En menos de dos semanas recorrió la mayor parte de las haciendas y pueblos dizque buscando a Los Dorados, pero Atila y su caballería no habrían hecho tanto daño como los de Tepetlaxtoc. Cuando el tornero llegaba a una hacienda, aunque le ofrecian caballerizas y pasturas, decia que sus caballos necesitaban refrescarse, y los echaba a los campos de caña y de maiz; los valentones se esparcían por todas las oficinas registrándolo todo, robándose lo que podían, pisando con sus zapatos sucios el azúcar en los asoleaderos, exigiendo que se echase a perder una caldera de miel para comerse una calabaza en tacha, llamando a los administradores y dependientes gachupines, collones y hullas, que no habian tenido valor para defenderse de cuatro borrachos, pues los tales Dorados -decia Evaristo (alias Pedro Sánchez)- no eran más que cuatro borrachos cobardes, y con este motivo echaba bravatas y ternos, apuraba copas de holanda fino y amenazaba comerse a la tierra entera.

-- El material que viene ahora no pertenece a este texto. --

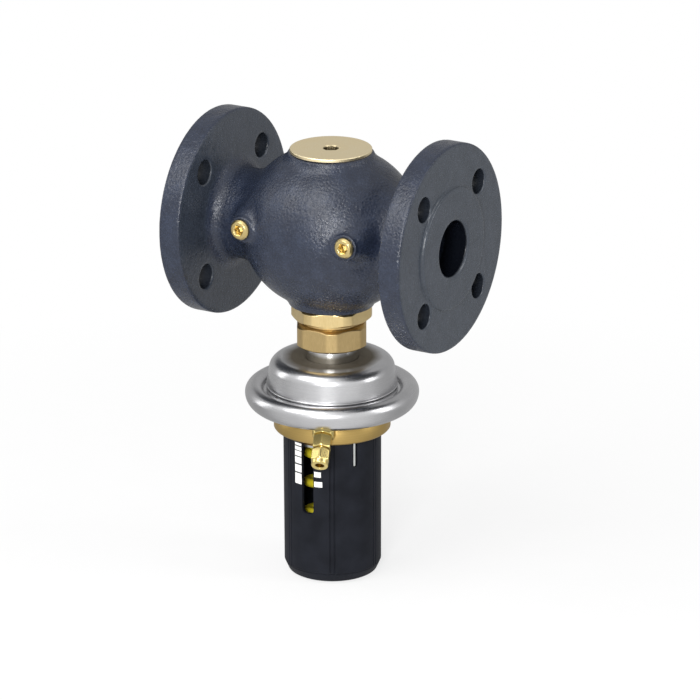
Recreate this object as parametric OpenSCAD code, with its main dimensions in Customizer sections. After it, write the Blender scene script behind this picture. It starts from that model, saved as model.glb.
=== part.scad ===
// Self-acting differential pressure regulator for a DN 40 return pipe, in millimetres.
// X runs along the pipe and Z along the valve, and the origin is where the two axes cross.
// The front faces -Y. A bearing is counted from the front towards +X.

/* [Flanges] */
// Bore of the two ports
bore_d = 40; // [36:1:42]
// Distance between the two flange faces
face_to_face = 200; // [190:1:230]
// Outside diameter of each flange
flange_d = 150; // [145:1:165]
// Thickness of each flange with its raised face
flange_t = 19; // [16:0.5:22]
// Distance between the raised face and the bolt holes
raised_gap = 2; // [1:0.5:5]
// Height of the raised face
raised_h = 2; // [1:0.5:3]
// Chamfer at the mouth of each port
mouth_chamfer = 1.5; // [0.5:0.5:3]
// Chamfer on the two edges of each flange's rim
rim_chamfer = 1; // [0.5:0.5:2]
// Distance from the middle of a bolt hole to the flange's rim
bolt_edge = 20; // [17:0.5:22]
// Diameter of each bolt hole
bolt_hole_d = 18; // [14:1:19]
// Bolt holes in each flange
bolt_count = 4; // [4:4:8]

/* [Valve body] */
// Diameter of the belly
belly_d = 118; // [114:1:122]
// Distance between the centres of the belly's two round ends
belly_stretch = 12; // [6:1:18]
// Wall of the belly
body_wall = 8; // [6:0.5:9]
// Outside diameter of the two necks
neck_d = 66; // [62:1:70]
// Fillet between a neck and the belly
belly_fillet = 8; // [5:1:10]
// Fillet between a neck and its flange
flange_fillet = 10; // [6:1:12]
// Height of the top boss face over the pipe's axis, and depth of the bottom one
boss_reach = 56; // [54:0.5:58]
// Diameter of the two bosses
boss_d = 60; // [59:0.5:64]
// Extra radius and height of the cone at the foot of each boss
boss_foot = 4; // [2:0.5:5]
// Height of that cone's upper edge below the boss face
boss_land = 2.5; // [1:0.5:4]
// Thickness of the wall between inlet and outlet
web_t = 7; // [5:0.5:9]
// Half length of that wall's level stretch
web_level = 24; // [23:0.5:28]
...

Cuando los hacendados tuvieron noticias exactas de lo que había pasado, a poco más o menos, en todas las haciendas, y de la manera como se habian portado las tropas que habian ido a redimirlos, se volvieron a juntar de nuevo, disputaron entre si acaloradamente, se expresaron (bajo reserva) con mucha vehemencia en contra del gobierno, y resolvieron nombrar una comisión para suplicar al presidente que no los volviese a socorrer ni a mandar fuerza armada, y que preferian correr su suerte y entregarse en manos no sólo de Los Dorados, sino de los diablos mismos del infierno.